Eventually the boarding commenced and within a period of around twenty minutes, everyone was on board. A further twenty minutes elapsed during which nothing happened – the most notable instance of nothing being the movement of the plane. We were still attached to the gate and certainly not about to take off any time soon. There was a growing air of disquiet on board which was interrupted by the sound of Deputy Doofus over the plane’s PA system.
“Well, as you probably know there was a whole lot of bad weather in Atlanta that caused a whole lot of disruption to flights going in and coming out, and that’s why we originally moved this flight to 8am, and then found another plane that could take off at the original time. Well, it seems that this information didn’t make it to the pilots, and that’s why we can’t take off. Hopefully, if they believe the flight is due to take off at eight, they’ll actually be here any moment now and then we can take off.”

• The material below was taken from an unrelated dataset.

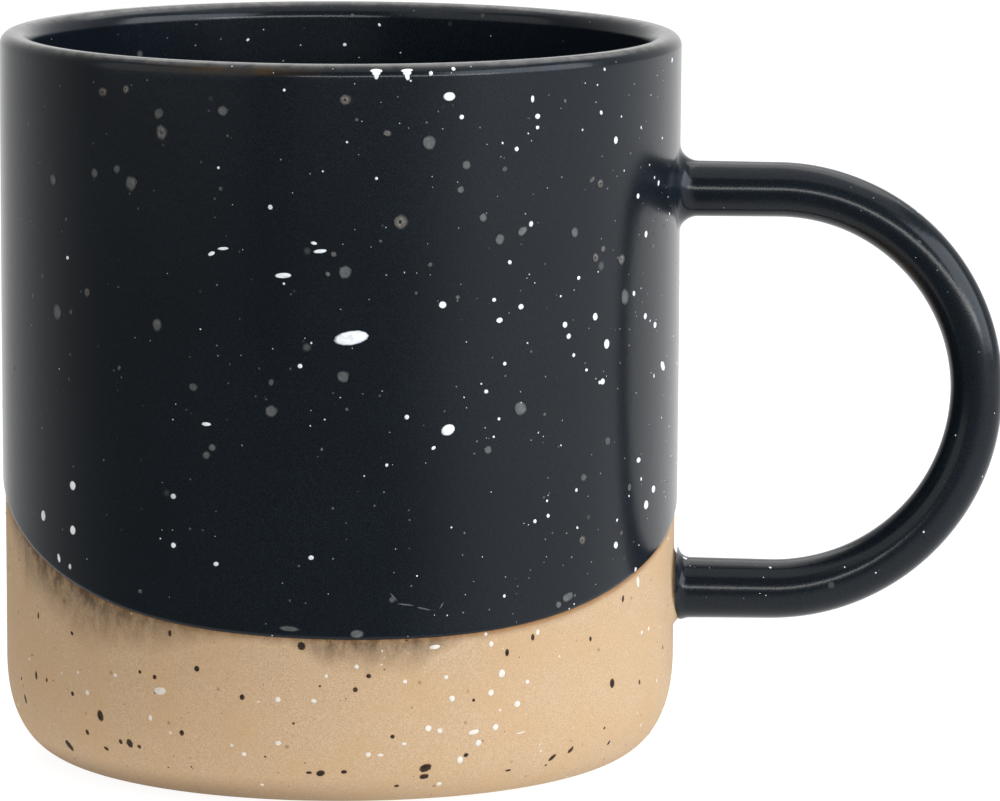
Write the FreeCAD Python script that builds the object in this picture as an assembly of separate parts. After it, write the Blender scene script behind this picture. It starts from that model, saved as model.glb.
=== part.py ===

So the airline had done everything to salvage the flight except arrange for someone to fly the plane. Either Deputy Doofus had been given way too much responsibility or the airline is actually run by Laurel and Hardy, I thought as I desperately tried to sleep and make it all go away. Another twenty minutes of bugger all dragged by. Cue Doofy.
“Well we’re still trying to find the pilots, and right now there’s someone at the gate waiting for them. As soon as we find them we’ll be able to take off. Now, for those of you with a connecting flight at Atlanta, we have representatives there who know the situation and will be waiting for you. If you’ve missed your connection you’ll have been rebooked on another flight. You may know that Atlanta is the biggest airport in the world, that’s the world! They have 750 flights out of there a day! So you will get another flight, and there will be people there to help you.” Then, with a flourish that could only be matched by Alan Partridge he added, “And in case you were wondering what the second largest airport in the world is…it’s Frankfurt.”
Obviously when we reached Atlanta the airline reps didn’t have a bloody clue what was going on, and the only advice I was given was “you betta run!” I did.